Thursday, November 3, 2011

Parents with Special Needs Face Adversity

Fascinating story from a City on a Hill, student newspaper at the University of California Santa Cruz.

Like any new parent, Ryan Haley hadn’t the slightest clue on how to change a diaper when his daughter Emily was born four years ago. Like any new parent, he had to learn how to get down to his daughter’s eye level when talking to her. And like any new parent, Haley was sleep-deprived every night after waking up multiple times to attend to her cries.
However, when Haley was late to pick up Emily one day from preschool, Emily came home with a note attached to her shirt that threatened contact with Child Protective Services if he was ever late again. The emergency contacts Emily’s school kept on file were never even notified. It was clear to the Haley and his wife Paula Blair they weren’t being treated like any other new parents.
Haley and Blair are Special Olympics athletes from Butte County, Calif. Haley is diagnosed with dyslexia and learning disabilities that keep his reading at a second-grade level and Blair has a speech disability that makes pronouncing longer words difficult. Though the couple have faced some hardships, they consider themselves lucky.
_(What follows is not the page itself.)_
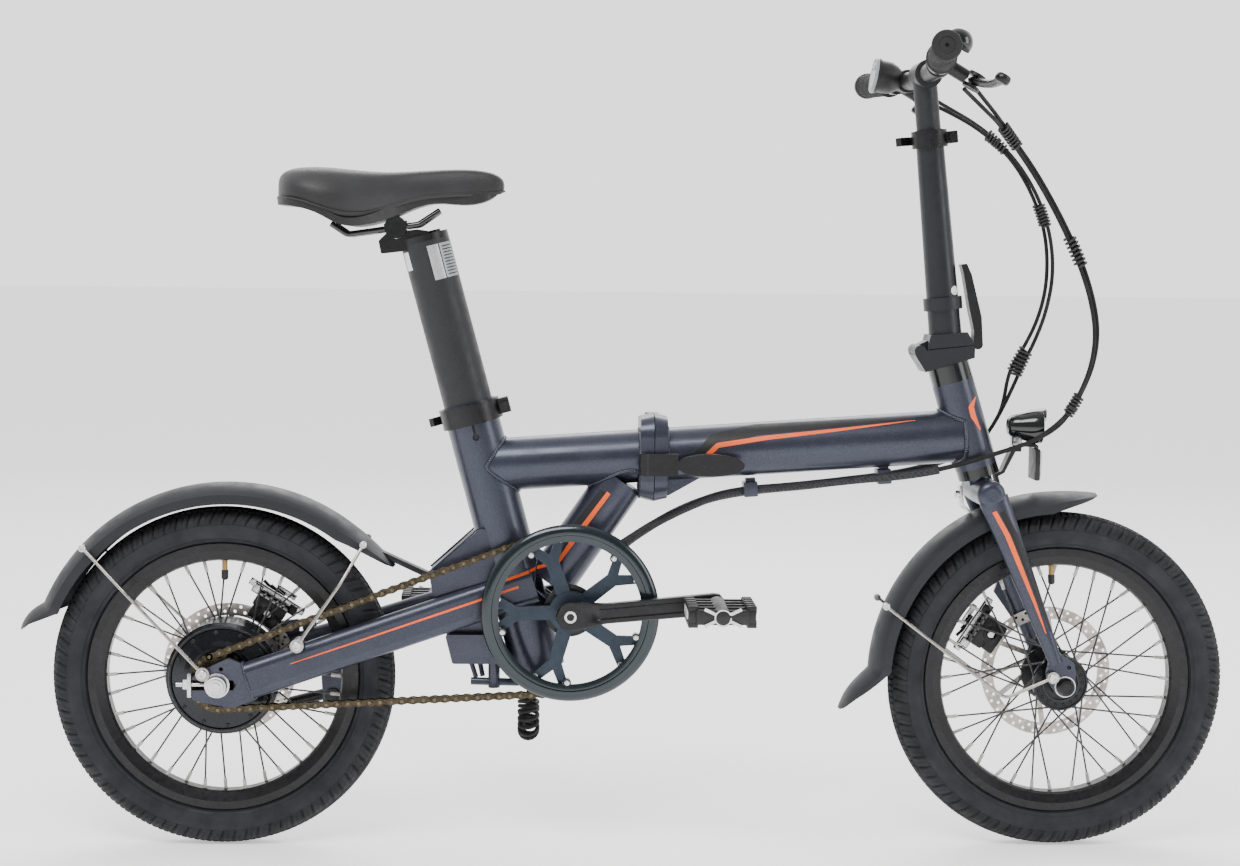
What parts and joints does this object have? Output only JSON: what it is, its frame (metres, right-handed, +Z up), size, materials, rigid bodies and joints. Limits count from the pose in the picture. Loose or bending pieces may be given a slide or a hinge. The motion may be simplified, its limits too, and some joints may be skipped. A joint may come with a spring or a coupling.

Not only do they have a healthy, beautiful four-year-old, but they have custody of her, unlike many parents who have been deemed inadequate caretakers and lost custody of their children.
During the past century, the number of families headed by a parent with an intellectual and/or developmental disability has increased substantially, according to the Research and Training Center of Community Living of the University of Michigan.